Scruggs recalled John Kerry’s 2004 presidential nomination speech in which he spoke against the war, but said, “We have learned to separate the war from the warrior.” Scruggs said he was amused that the message he and his fellow veterans pushed when they created the memorial had made it all the way to the speeches of presidential candidates.

Patrick Coy, the director of the Center for Applied Conflict Management at Kent State University, cautioned against overstating the poor treatment of troops during the Vietnam War.

“Much of the popular perception that troops were rejected and abused and spat on was apocryphal, was fictional,” he said. “There’s truth to some of that, but much of it was overblown, especially with regard to the peace movement.”

But Coy said the popular perception that the troops were abused after the Vietnam War helped create today’s climate, in which people on all sides of the debate over the current wars praise the troops who fight them.

Coy says the Vietnam Veterans Memorial was the single most well-known symbol of that national change in attitude. And he said the new focus on supporting the troops has enabled the peace movement to expand the dialogue.

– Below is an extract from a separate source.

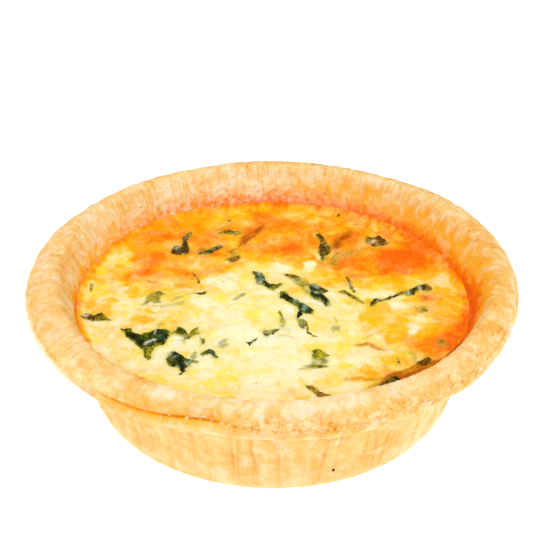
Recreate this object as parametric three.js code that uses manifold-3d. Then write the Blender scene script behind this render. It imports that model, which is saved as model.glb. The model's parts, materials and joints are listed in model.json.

“They do it in very creative ways,” he said. “They talk not just about the troops, but also about the troops’ families. . . but also about the Iraqi civilians. If you want to be concerned about the human element, then they say let’s expand that concern.”

Those who want to reflect on the toll of war will have plenty of opportunities at the Vietnam Veterans Memorial this week. Ceremonies marking the wall’s 25th anniversary will continue through this Veterans’ Day weekend.

Former Secretary of State Colin Powell will give the keynote address at a parade this Saturday, and a reading of the over 58,000 names of the dead will continue at the wall each day through Saturday night.